En otro nivel, narradores y críticos más jóvenes
(como Manuel Puig o Severo Sarduy) han atacado el fundamento mismo
del arte literario, y han ido a buscar en el lenguaje la base desde
la cual partir para sus exploraciones poéticas. En el campo
de la poesía, a las luminosas exploraciones de Octavio Paz
han sucedido, por un lado, los trabajos de un crítico y poeta
tan especialmente dotado como Guillermo Sucre. La vanguardia ha
sido examinada y reexaminada no ya con el fervor polémico
y proselitista que pusieron en su hora Borges y Neruda y Huidobro,
sino con una conciencia crítica de sus fabulosas posibilidades
y de sus evidentes limitaciones.
En otro orden de experimentos, el impacto de las comunicaciones
de masas ha producido una poesía crítica que encuentra
su mejor expresión, tal vez, en la llamada "poesía
concreta", principalmente de extracción brasileña.

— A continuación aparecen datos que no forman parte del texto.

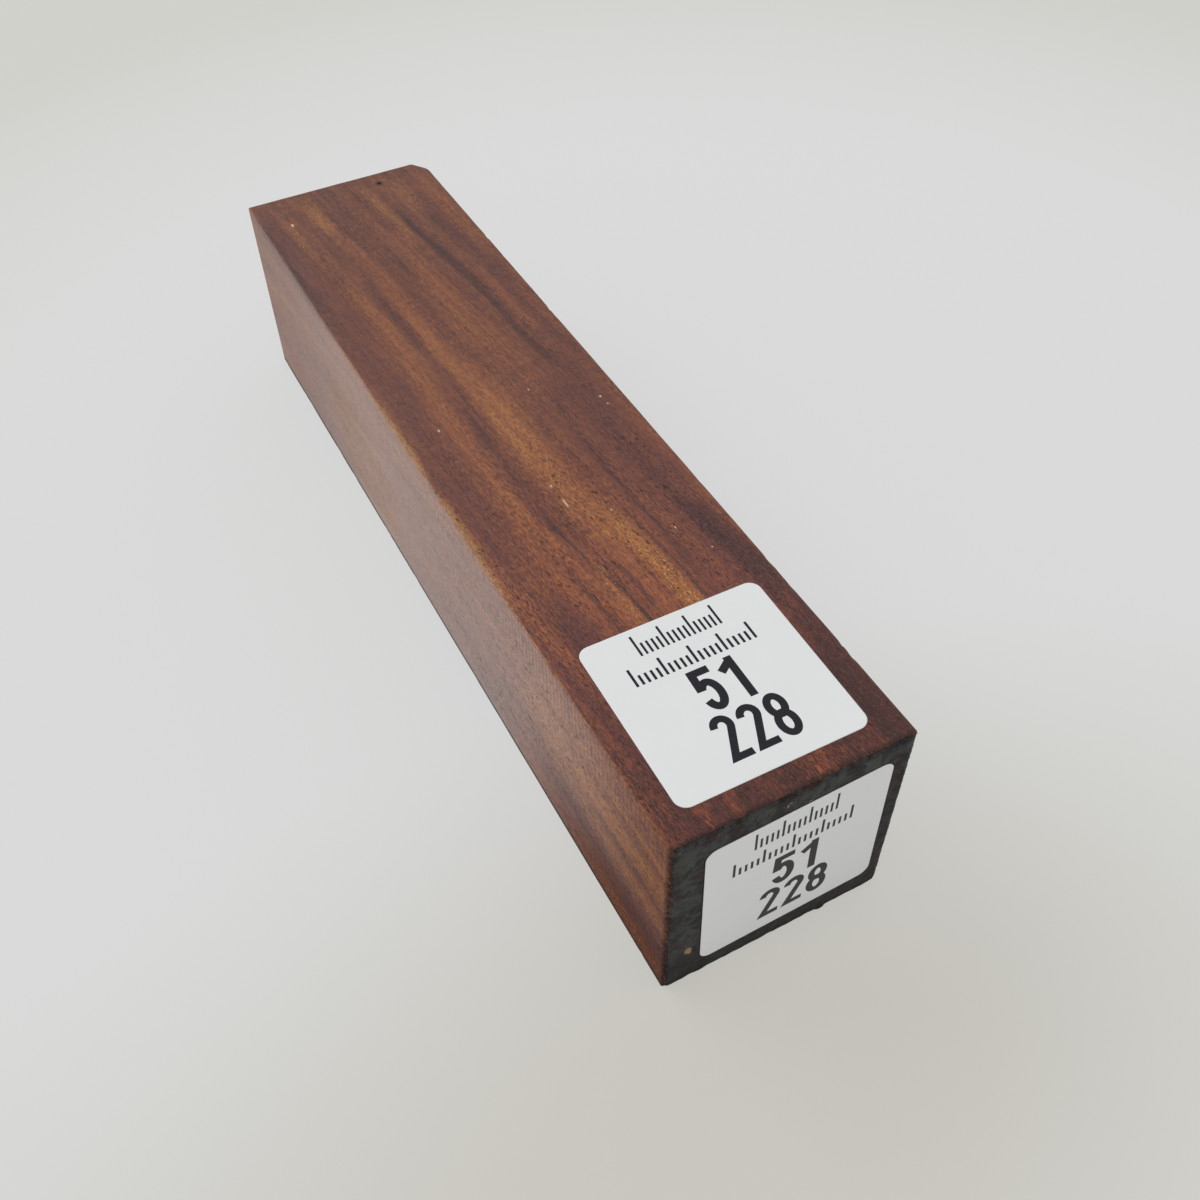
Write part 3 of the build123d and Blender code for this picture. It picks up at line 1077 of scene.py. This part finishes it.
def ribbon(line, closed, pen, thickness, lift):
    """Flat band of one width along a line, with pointed corners, as vertices and faces."""
    count = len(line)
    vertices, faces = [], []
    for index, point in enumerate(line):
        here = Vector(point)
        before = Vector(line[index - 1]) if index or closed else None
        after = Vector(line[(index + 1) % count]) if index < count - 1 or closed else None
        ways = [] if before is None else [(here - before).normalized()]
        ways += [] if after is None else [(after - here).normalized()]
        way = sum(ways, Vector((0, 0))).normalized()
        stretch = 1 / max(0.5, way.dot(ways[0]))
        side = Vector((-way.y, way.x)) * (pen / 2 * stretch)
        for level in (-thickness / 2, thickness / 2 + lift):
            vertices += [(*(here + side), level), (*(here - side), level)]
    steps = count if closed else count - 1
    for index in range(steps):
        a, b = 4 * index, 4 * ((index + 1) % count)
        for u, v in ((0, 1), (1, 3), (3, 2), (2, 0)):
            faces.append((a + u, a + v, b + v, b + u))
    if not closed:
        last = 4 * (count - 1)
        faces += [(0, 1, 3, 2), (last, last + 1, last + 3, last + 2)]
    return vertices, faces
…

Todo este cuestionamiento de la literatura, del lenguaje, de la
vanguardia, ha llevado a no aceptar que una época de revolución
tenga una literatura que no sea (estéticamente) revolucionaria.
El choque con los burócratas, los funcionarios, los comisarios,
ha sido inevitable, como lo ilustra en Cuba el caso Padilla. Pero
ese mismo choque dice, bien a las claras, que hay ahora una conciencia
crítica y no sólo una crítica profesional.
Aunque no todo lo que se produce actualmente en la crítica
hispanoamericana es valioso (hay mucha mistificación estética
y también bastante mistificación política),
ya existe un grupo importante y coherente de trabajos como para
postular, con cierto optimismo, la realidad de una crítica
literaria en nuestra América: una crítica que sirve
realmente de lugar de reunión, discusión y examen
de las obras literarias, el ámbito intelectual sin el que
la literatura no puede existir, como ha observado penetrantemente
Octavio Paz. Porque existe esa crítica, a pesar de las amenazas
de tirios y troyanos, es por lo que existe también (como
un cuerpo vivo y actuante) la literatura hispanoamericana."